Given material:
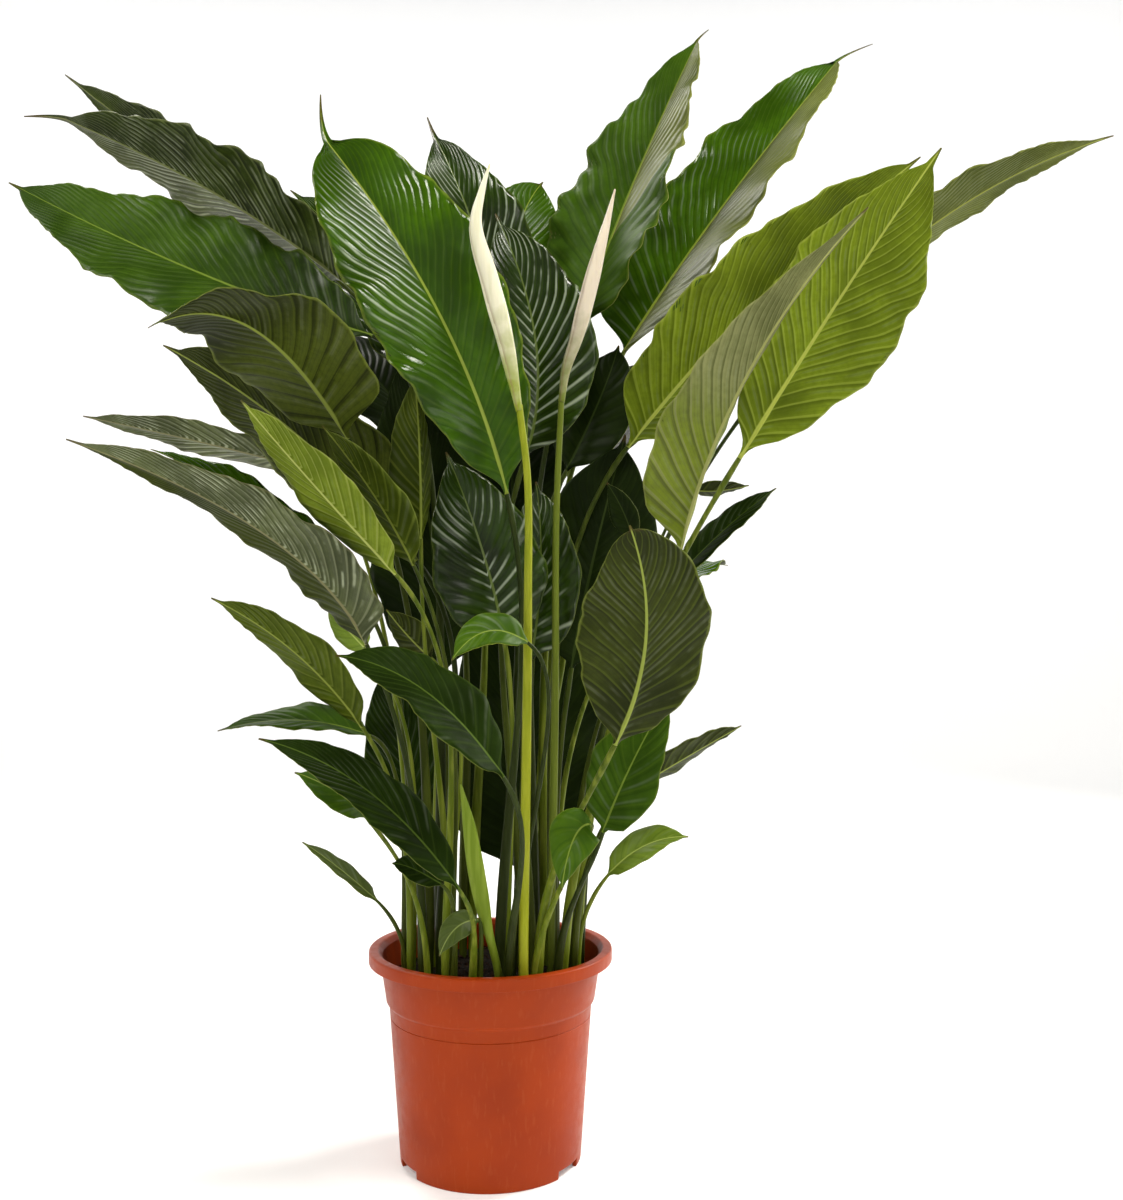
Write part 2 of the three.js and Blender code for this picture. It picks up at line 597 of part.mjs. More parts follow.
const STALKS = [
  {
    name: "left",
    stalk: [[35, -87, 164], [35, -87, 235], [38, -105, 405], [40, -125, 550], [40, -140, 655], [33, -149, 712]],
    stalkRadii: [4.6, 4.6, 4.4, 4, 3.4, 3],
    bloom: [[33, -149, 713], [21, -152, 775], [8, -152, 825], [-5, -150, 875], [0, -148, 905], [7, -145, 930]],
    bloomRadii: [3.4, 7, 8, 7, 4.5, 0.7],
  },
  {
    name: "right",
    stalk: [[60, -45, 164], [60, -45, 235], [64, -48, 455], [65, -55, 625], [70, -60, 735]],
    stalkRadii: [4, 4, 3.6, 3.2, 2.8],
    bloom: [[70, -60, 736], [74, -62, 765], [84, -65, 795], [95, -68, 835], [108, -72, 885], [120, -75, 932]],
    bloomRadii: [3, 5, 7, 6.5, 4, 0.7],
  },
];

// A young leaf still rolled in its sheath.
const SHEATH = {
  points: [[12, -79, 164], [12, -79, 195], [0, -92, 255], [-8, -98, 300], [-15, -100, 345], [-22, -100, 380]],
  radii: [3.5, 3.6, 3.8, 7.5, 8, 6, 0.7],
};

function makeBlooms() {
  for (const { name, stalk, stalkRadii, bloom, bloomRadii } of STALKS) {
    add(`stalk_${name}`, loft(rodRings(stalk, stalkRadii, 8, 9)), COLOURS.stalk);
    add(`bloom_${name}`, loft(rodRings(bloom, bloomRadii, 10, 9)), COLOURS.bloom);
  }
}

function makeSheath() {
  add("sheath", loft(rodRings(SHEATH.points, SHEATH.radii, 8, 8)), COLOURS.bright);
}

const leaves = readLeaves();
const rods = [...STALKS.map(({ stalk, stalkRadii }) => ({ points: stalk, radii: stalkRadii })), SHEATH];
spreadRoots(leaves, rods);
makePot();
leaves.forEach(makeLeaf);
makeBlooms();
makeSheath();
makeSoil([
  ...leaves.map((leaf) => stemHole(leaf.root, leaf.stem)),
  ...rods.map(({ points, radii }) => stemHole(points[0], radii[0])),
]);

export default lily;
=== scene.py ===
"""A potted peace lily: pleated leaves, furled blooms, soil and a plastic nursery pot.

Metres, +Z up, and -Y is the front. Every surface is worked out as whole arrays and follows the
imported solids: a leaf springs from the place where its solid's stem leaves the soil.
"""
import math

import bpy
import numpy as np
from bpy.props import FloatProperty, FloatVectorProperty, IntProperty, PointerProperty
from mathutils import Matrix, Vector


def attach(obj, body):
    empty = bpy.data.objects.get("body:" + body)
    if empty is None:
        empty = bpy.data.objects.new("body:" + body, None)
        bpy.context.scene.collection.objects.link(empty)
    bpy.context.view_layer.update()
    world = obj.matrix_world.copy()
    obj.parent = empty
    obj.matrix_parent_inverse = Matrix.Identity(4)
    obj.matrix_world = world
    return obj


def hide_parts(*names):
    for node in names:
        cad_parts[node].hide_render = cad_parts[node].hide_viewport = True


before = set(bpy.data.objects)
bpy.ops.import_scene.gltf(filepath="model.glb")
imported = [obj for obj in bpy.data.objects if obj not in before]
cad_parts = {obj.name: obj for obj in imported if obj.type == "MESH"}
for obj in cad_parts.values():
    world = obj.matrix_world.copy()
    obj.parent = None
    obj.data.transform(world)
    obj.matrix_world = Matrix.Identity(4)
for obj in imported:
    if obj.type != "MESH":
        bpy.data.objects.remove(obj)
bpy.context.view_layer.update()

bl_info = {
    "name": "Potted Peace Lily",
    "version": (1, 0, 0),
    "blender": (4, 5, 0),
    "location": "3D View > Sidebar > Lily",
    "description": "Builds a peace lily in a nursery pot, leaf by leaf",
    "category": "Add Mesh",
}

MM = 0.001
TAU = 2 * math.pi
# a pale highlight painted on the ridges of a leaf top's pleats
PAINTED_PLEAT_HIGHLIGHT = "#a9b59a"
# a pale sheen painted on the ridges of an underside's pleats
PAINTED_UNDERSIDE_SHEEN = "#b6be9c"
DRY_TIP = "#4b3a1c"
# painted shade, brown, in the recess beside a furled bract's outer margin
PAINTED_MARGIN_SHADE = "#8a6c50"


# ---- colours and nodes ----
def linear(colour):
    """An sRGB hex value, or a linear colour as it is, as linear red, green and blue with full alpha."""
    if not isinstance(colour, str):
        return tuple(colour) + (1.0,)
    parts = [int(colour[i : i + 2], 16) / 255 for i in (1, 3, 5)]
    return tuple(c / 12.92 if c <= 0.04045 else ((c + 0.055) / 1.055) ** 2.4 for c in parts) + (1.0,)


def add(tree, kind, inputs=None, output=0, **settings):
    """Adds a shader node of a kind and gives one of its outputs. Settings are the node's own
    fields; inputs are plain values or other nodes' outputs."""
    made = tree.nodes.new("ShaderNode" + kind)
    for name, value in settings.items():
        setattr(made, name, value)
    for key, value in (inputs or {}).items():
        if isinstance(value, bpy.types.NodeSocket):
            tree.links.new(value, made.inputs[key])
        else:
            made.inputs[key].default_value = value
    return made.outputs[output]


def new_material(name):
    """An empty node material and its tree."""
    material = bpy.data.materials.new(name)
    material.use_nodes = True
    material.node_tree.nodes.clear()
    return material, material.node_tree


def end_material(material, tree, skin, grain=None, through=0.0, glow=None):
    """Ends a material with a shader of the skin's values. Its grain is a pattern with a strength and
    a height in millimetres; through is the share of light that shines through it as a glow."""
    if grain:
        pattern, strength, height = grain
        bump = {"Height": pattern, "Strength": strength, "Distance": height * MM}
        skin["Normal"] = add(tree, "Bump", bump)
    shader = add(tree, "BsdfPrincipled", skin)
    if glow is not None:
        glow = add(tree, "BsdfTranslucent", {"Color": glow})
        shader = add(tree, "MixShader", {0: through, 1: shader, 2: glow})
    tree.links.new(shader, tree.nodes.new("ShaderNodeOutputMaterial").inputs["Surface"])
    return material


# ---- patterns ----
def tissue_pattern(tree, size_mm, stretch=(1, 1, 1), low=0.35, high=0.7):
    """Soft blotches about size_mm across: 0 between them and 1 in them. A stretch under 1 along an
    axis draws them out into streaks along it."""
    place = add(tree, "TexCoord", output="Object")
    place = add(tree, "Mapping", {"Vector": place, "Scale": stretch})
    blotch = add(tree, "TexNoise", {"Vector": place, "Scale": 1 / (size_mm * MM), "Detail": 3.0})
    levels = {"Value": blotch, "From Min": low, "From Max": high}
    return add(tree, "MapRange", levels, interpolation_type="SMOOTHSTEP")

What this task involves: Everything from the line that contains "imported solids: a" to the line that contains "from mathutils import Matrix, Vector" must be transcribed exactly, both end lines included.

Solution to this problem:
imported solids: a leaf springs from the place where its solid's stem leaves the soil.
"""
import math

import bpy
import numpy as np
from bpy.props import FloatProperty, FloatVectorProperty, IntProperty, PointerProperty
from mathutils import Matrix, Vector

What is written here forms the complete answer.